While using this common approach, however, children do not test how a sentence would change if “and” were directly substituted for “or.” This more modest procedural problem is what leads to the confusion about cake and ice cream.
“Children seem to interpret disjunction like conjunction,” observes Danny Fox, the Anshen-Chomsky Professor in Language and Thought at MIT and co-author of a paper detailing the study. However, Fox adds, although “it has been claimed children are very different from adults in the interpretation of logical words,” the study’s larger implication is almost the opposite — namely that “the child is [otherwise] identical to the adult, but there is a very small parameter that distinguishes them.”
Quirky as this finding seems, it confirms a specific prediction Fox and some other researchers had made, based on previous studies in formal semantics (the area of linguistics that investigates the logic of natural language use). As such, the study reinforces what we know about the procedures both children and adults deploy in “and/or” matters.
“There’s a certain kind of computation we can now say both children and adults do,” says Raj Singh PhD ’08, an associate professor of cognitive science at Carleton University and the lead author of the new report.
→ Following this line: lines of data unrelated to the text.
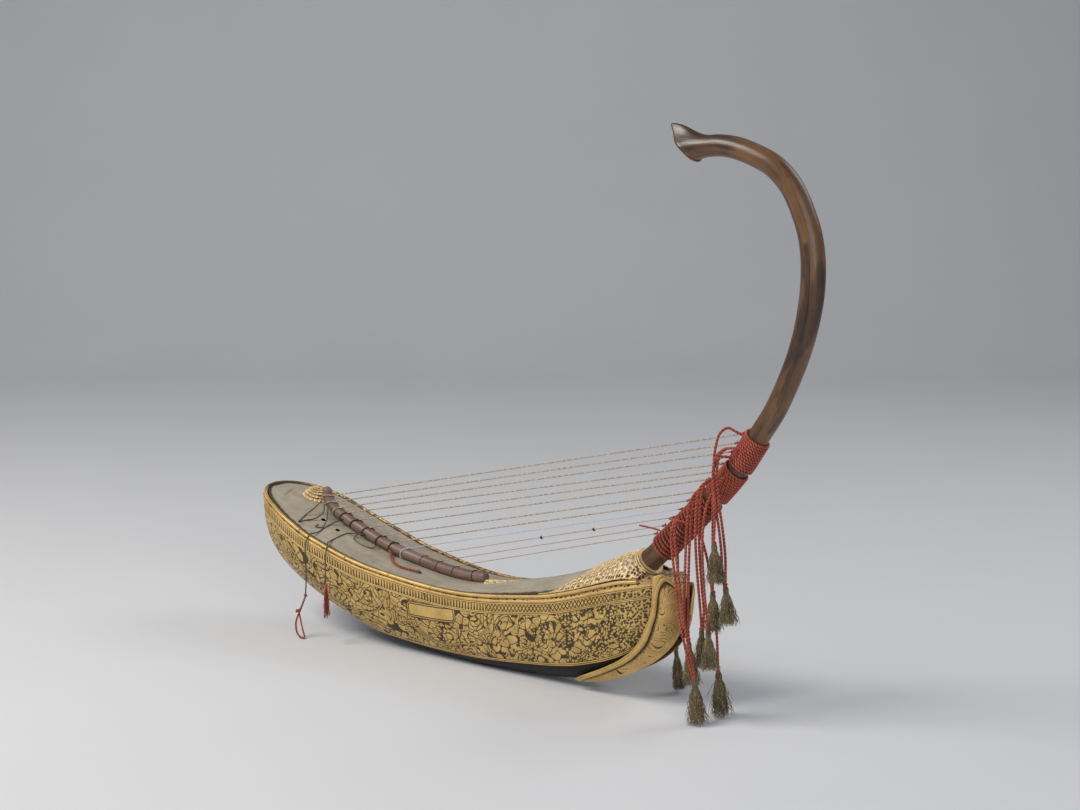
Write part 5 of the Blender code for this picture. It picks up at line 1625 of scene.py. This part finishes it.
def make_neck(materials, path):
    """Curved root-wood neck with a natural split on its hollow side and a leaf at its end."""
    count = 56
    total = path_length(path)
    rows = []
    grain = []
    slit_shade = []

    def ring(place, normal, radius, run):
        row = []
        share = (run - total * HOLLOW_PLACE) / HOLLOW_LENGTH
        for j in range(count):
            angle = 2 * pi * j / count
            lumps = 1.0 + 0.012 * sin(run * 31.0 + 2.0 * angle) + 0.010 * sin(run * 57.0 - angle)
            from_slit = ((angle + HOLLOW_ANGLE + 0.16 * sin(run * 22.0)) + pi) % (2 * pi) - pi
            inside = max(1.0 - (from_slit / 0.26) ** 2, 0.0) if 0.0 < share < 1.0 else 0.0
            inside *= sin(pi * min(max(share, 0.0), 1.0)) ** 0.5
            size = radius * lumps - HOLLOW_DEPTH * inside
            row.append(round_point(place, normal, Y_AXIS, size, angle))
            grain.append((run, radius * cos(angle), radius * sin(angle)))
            # Painted shade in the split, darkest along its edges and less dark in its middle.
            slit_shade.append(min(inside * 4.0, 1.0) * (1.0 - 0.45 * inside))
        rows.append(row)

    base, tangent, normal = along(path, 0.0)
    ring(base - tangent * (NECK_FOOT * 0.5), normal, neck_radius(path, 0.0), 0.0)
    steps = 300
    for k in range(steps + 1):
        distance = total * k / steps
        place, tangent, normal = along(path, distance)
        ring(place, normal, neck_radius(path, distance), distance)
    place, tangent, normal = along(path, total)
    radius = neck_radius(path, total)
    for number, extra in enumerate(finial_rings(place, tangent, normal, radius, count)):
        rows.append(extra)
        for j in range(count):
            angle = 2 * pi * j / count
            grain.append((total + 0.003 * number, radius * cos(angle), radius * sin(angle)))
            slit_shade.append(0.0)
    neck = grid_object("neck_wood", rows, materials["root"], True, True, grain=grain, height=slit_shade)
    return add_piece(neck, nodes=["neck"])


# Strings and ties

STUB_ENDS = ((0.2388, 0.2559), (0.2871, 0.2721))
BEAD_SHARES = (0.303, 0.509)
KNOTTED_TIES = (3, 4, 7, 10)


def tuning_body(index):
    return "tuning_%02d" % (index + 1)


def make_windings(materials, path):
    for index in range(STRING_COUNT):
        number = "_%02d" % (index + 1)
        piece = rope("winding" + number, winding_path(path, index), WIND_ROPE_DIAMETER, materials["red"],
                     depth=0.36, seed=index)
        add_piece(piece, tuning_body(index), ["tuning_cord" + number])


def string_ends(path, index):
    """Where a string leaves its winding, where it meets the top of the bar, and its direction."""
    place, tangent, normal = along(path, wind_middle(index))
    line = bar_line()
    centre, radius, above = bar_frame(line, bar_length(line) * TIE_PLACES[index])
    top = centre + above * (radius + STRING_DIAMETER / 2 + GAP)
    start = place + normal * (wind_radius(path, index) + CORD_DIAMETER / 2)
    return start, top, (top - start).normalized()


def knot_path(middle, size, seed):
    """Small overhand knot."""
    twist = np.random.default_rng(seed).uniform(0, 2 * pi)
    c = cos(twist)
    d = sin(twist)
    points = []
    for k in range(34):
        t = 2 * pi * k / 34
        p = Vector((sin(t) + 2 * sin(2 * t), cos(t) - 2 * cos(2 * t), -sin(3 * t))) * (size / 6)
        points.append(middle + Vector((p.x * c - p.z * d, p.y, p.x * d + p.z * c)))
    return points


def make_strings(materials, path):
    for index in range(STRING_COUNT):
        start, top, aim = string_ends(path, index)
        name = "string_%02d" % (index + 1)
        points = [start + (top - start) * (k / 60) for k in range(61)]
        kind = "nylon" if index == 3 else "gut_pale" if index < 3 else "gut"
        string = rope(name + "_gut", points, STRING_DIAMETER * (1.0 if index < 4 else 1.5), materials[kind],
                      lay=3.4, depth=0.24, sides=8, seed=index + 40, step=0.0011)
        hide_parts(name)
        tuning_body(index)
        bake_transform(string)
        make_tie(materials, index)
        make_string_knot(materials, index, start, aim)


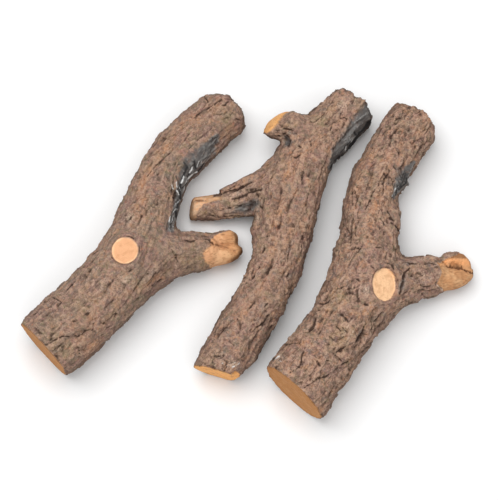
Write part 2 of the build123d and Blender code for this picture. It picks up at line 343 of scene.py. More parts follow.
def sample(field, grid, p):
    q = (p - grid.low) / grid.h
    lim = np.array(grid.shape) - 2
    i = np.clip(np.floor(q).astype(int), 0, lim)
    f = q - i
    v = 0.0
    for dx in (0, 1):
        wx = f[:, 0] if dx else 1 - f[:, 0]
        for dy in (0, 1):
            wy = f[:, 1] if dy else 1 - f[:, 1]
            for dz in (0, 1):
                wz = f[:, 2] if dz else 1 - f[:, 2]
                v = v + wx * wy * wz * field[i[:, 0] + dx, i[:, 1] + dy, i[:, 2] + dz]
    return v


def gradient(field, grid, p, e):
    g = np.stack([sample(field, grid, p + e * ax) - sample(field, grid, p - e * ax) for ax in np.eye(3)], 1) / (2 * e)
    return g


def mesh_of(field, grid):
    """The surface where the field is zero, as quads: one vertex in each crossed cell."""
    inside = field < 0
    ny, nz = grid.shape[1] - 1, grid.shape[2] - 1
    corners, places = [], []
    for axis in range(3):
        a = [slice(None)] * 3
        b = [slice(None)] * 3
        a[axis], b[axis] = slice(0, -1), slice(1, None)
        cross = inside[tuple(a)] != inside[tuple(b)]
        idx = np.argwhere(cross)
        if not len(idx):
            continue
        j = idx.copy()
        j[:, axis] += 1
        f0 = field[idx[:, 0], idx[:, 1], idx[:, 2]].astype(float)
        f1 = field[j[:, 0], j[:, 1], j[:, 2]].astype(float)
        place = idx.astype(float)
        place[:, axis] += f0 / (f0 - f1)
        o1, o2 = [(1, 2), (2, 0), (0, 1)][axis]
        ring = []
        for d1, d2 in ((-1, -1), (0, -1), (0, 0), (-1, 0)):
            c = idx.copy()
            c[:, o1] += d1
            c[:, o2] += d2
            ring.append((c[:, 0] * ny + c[:, 1]) * nz + c[:, 2])
        ring = np.stack(ring, 1)
        flip = f0 > 0
        ring[flip] = ring[flip][:, ::-1]
        corners.append(ring)
        places.append(place)
    corners = np.concatenate(corners)
    places = np.concatenate(places)
    names, inverse = np.unique(corners.ravel(), return_inverse=True)
    inverse = inverse.ravel()
    count = np.bincount(inverse)
    verts = np.stack([np.bincount(inverse, weights=np.repeat(places[:, k], 4)) / count for k in range(3)], 1)
    verts = grid.low + verts * grid.h
    return verts, inverse.reshape(-1, 4)


def edges_of(quads):
    e = np.concatenate([quads[:, [0, 1]], quads[:, [1, 2]], quads[:, [2, 3]], quads[:, [3, 0]]])
    e.sort(axis=1)
    key = e[:, 0].astype(np.int64) * (quads.max() + 1) + e[:, 1]
    _, first = np.unique(key, return_index=True)
    return e[first]


def spread(values, edges, times, amount=1.0):
    """The values averaged with their neighbours' along the mesh, a number of times."""
    n = len(values)
    count = np.bincount(edges.ravel(), minlength=n)
    v = values.astype(float)
    for _ in range(times):
        if v.ndim == 1:
            s = np.bincount(edges[:, 0], weights=v[edges[:, 1]], minlength=n) + np.bincount(edges[:, 1], weights=v[edges[:, 0]], minlength=n)
            v = v + amount * (s / np.maximum(count, 1) - v)
        else:
            s = np.stack([np.bincount(edges[:, 0], weights=v[edges[:, 1], k], minlength=n)
                          + np.bincount(edges[:, 1], weights=v[edges[:, 0], k], minlength=n) for k in range(v.shape[1])], 1)
            v = v + amount * (s / np.maximum(count, 1)[:, None] - v)
    return v


def mesh_normals(verts, quads):
    a = verts[quads[:, 2]] - verts[quads[:, 0]]
    b = verts[quads[:, 3]] - verts[quads[:, 1]]
    n = np.cross(a, b)
    out = np.zeros_like(verts)
    for k in range(4):
        for c in range(3):
            out[:, c] += np.bincount(quads[:, k], weights=n[:, c], minlength=len(verts))
    return out / np.maximum(np.linalg.norm(out, axis=1, keepdims=True), 1e-12)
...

The paper, “Children interpret disjunction as conjunction: Consequences for theories of implicature and child development,” is being published in the journal Natural Language Semantics. The co-authors are Singh; Fox; Ken Wexler, emeritus professor of psychology and linguistics at MIT; Deepthi Kamawar, an associate professor of psychology at Carleton University; and Andrea Astle-Rahim, a recent PhD graduate from Carleton University.
What adults do: the two-step
To understand how children conflate “or” with “and,” first consider how adults normally clarify what sentences mean. Suppose you have a dozen cookies in a jar on your desk at work, and go to a meeting. When you come back, a colleague tells you, “Marty ate some of the cookies.”
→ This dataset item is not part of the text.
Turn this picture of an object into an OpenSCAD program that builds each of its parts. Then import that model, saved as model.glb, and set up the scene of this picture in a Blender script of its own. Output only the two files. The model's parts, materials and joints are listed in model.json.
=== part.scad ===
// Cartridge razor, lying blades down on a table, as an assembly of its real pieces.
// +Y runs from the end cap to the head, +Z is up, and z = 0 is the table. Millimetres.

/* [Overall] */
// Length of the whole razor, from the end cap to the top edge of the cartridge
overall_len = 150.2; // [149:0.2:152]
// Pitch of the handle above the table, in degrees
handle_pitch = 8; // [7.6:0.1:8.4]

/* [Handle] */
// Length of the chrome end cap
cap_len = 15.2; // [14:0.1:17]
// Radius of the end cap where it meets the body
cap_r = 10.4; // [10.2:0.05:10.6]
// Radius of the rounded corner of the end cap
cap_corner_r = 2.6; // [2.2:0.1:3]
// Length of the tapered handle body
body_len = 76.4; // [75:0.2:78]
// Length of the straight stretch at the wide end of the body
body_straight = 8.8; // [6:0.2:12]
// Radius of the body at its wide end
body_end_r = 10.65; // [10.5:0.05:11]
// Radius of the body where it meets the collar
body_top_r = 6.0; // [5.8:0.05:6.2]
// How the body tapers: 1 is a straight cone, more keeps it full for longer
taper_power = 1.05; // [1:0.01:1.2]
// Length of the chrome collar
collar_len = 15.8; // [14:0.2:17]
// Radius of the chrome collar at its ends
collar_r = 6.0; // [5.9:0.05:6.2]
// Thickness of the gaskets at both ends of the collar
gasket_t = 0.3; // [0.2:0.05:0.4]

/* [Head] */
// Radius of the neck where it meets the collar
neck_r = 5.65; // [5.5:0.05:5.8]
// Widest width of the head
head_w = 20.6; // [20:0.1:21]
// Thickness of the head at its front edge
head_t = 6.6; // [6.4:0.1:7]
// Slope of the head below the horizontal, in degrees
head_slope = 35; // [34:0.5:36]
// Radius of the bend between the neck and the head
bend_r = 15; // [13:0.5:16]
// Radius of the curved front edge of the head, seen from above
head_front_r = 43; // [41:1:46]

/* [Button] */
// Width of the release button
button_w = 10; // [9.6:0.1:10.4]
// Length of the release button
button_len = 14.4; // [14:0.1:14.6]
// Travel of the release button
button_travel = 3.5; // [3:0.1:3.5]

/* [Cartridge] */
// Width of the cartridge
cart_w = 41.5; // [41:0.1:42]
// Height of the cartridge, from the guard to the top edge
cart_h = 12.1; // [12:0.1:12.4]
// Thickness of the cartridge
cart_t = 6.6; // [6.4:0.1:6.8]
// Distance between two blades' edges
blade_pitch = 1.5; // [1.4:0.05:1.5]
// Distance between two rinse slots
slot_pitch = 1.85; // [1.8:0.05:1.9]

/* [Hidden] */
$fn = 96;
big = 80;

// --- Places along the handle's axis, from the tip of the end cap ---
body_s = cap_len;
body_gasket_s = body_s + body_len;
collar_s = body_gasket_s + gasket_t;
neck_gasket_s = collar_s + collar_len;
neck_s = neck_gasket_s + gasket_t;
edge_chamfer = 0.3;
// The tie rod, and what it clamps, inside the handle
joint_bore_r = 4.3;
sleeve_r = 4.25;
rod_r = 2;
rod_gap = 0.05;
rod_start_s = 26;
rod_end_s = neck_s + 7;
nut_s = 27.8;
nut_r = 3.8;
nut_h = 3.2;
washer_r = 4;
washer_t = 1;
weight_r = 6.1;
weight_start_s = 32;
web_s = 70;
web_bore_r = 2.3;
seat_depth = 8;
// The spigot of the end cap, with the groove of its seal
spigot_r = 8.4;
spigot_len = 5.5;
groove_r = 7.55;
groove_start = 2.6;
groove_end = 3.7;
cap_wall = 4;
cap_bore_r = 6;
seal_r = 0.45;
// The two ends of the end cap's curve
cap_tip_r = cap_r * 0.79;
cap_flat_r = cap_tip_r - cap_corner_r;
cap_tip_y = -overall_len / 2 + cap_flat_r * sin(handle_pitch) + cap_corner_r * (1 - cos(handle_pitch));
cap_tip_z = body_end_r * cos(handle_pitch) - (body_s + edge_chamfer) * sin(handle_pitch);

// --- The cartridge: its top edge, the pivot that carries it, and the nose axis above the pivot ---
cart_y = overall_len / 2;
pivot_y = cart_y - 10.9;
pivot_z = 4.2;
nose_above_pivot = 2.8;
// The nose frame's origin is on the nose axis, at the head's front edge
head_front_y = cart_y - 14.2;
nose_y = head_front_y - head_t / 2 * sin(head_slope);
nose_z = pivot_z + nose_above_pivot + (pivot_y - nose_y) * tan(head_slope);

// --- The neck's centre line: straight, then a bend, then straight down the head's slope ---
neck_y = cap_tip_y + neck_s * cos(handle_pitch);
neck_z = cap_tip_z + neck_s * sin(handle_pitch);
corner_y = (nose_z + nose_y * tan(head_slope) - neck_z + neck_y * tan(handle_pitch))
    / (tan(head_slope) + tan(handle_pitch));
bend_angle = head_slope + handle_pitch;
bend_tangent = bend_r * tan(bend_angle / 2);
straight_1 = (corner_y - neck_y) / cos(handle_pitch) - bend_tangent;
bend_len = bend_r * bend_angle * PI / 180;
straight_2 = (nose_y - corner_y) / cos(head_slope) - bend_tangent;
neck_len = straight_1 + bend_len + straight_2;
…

Now suppose you find out that Marty actually ate all 12 cookies. The previous sentence — “Marty ate some of the cookies” — may still be true, but it would be more accurate to say, “Marty ate all of the cookies.”
To make this evaluation, adults compute “scalar implicatures,” a technical phrase for thinking about the implications of the logical relationship between a sentence and its alternatives. For “Marty ate some of the cookies,” there is a two-step computation. The first step is to think through some alternatives, such as what happens if you substitute “all” for “some” (leading to “Marty ate all of the cookies”). The second step is to realize that this alternative spells out a specific new meaning — that all 12 cookies have been eaten, not just a few of them.
We then realize the sentence “Marty ate some of the cookies” more accurately means: “Marty ate some, but not all, of the cookies.” And now we have a “strengthened” version of the first sentence.
The same process applies to the sentence, “Jane ate cake or ice cream.” The sentence is true if Jane ate one or the other, and still technically true if she ate both. But once we compute the scalar implicatures, we realize that “Jane ate cake or ice cream” is a “strengthened” way of saying she ate one or the other, but not both.
Fox has conducted extensive research over the last decade formalizing our computations of scalar implicatures and identifying areas where tiny differences in the logical “space of alternatives” can have far-reaching consequences. The current paper stems in part from work Singh pursued as a doctoral student collaborating with Fox at MIT.
Why “or” and “and” merge for children
The research team conducted the study’s experiment by testing 59 English-speaking children and 26 adults in the Ottawa area. The children ranged in age from 3 years, 9 months, to 6 years, 4 months. The linguists gave the subjects a series of statements along with pictures, and asked them to say whether the statements were true or false.
For instance: The children were shown a picture with three boys holding an apple or a banana, along with the statement, “Every boy is holding an apple or a banana,” and then asked to say if the statement was true or false. The children were asked to do this for a full range of scenarios — such as one boy holding one type of fruit and two boys holding the other — along with a varying set of “and/or” statements. The researchers repeated five sets of such trials, with the pictures changing each time.
The results suggest that children are computing scalar implicatures when they evaluate the statements — but they largely do not substitute disjunctions and conjunctions when testing out the possible meaning of sentences, as adults do.
That means when children hear “cake or ice cream,” they are generally not replacing “or” in the phrase with “and,” to test what would happen. Without that contrast, the children still “strengthen” the meaning of “or,” but they strengthen it to mean “and.” Thus “or” and “and” can blur together for children.
“They [children] don’t use ‘cake and ice cream’ as an alternative,” Fox says. “As a result, ‘cake or ice cream’ is expected, if we are right about the nature of the computation, to become ‘cake and ice cream’ for the children.”
And while we tend to think children are wrong to draw that conclusion, it is still the result of computing scalar implicatures — it just happens that, as Singh observes, those computations create divergent outcomes for children and adults.
A universal process
The researchers say they agree with the need to examine that transition to the adult pattern of strengthening. In the meantime, they hope colleagues will consider the additional evidence the study provides about the formal logic underlying our language use.
“The computational system of language is actually telling us how to do certain kinds of thinking,” Wexler suggests. “It isn’t us just trying to [understand] things pragmatically.”
Additionally, the scholars believe evidence from other languages besides English supports their conclusions. In both Walpiri, a language of indigenous Australians, and American Sign Language, there is a single connective word that functions as both “or” and “and” and appears subject to the strengthening process identified for children. And, Singh notes, linguists are now replicating the study’s findings in French and Japanese.
In general, Fox observes, across languages, and for children and adults alike, “The remarkable logical fact is that when you take ‘and’ out of the space of alternatives, ‘or,’ becomes ‘and.’ This, of course, relies on the nature of the computation that we’ve postulated, and, hence, the results of the study provide confirmation of a form that I find rather exciting.”
So, yes, your children may not understand what you mean about dessert. Or perhaps they are just being willful. But if they confuse “or” with “and,” then they are not being childish — at least not in the way you may think.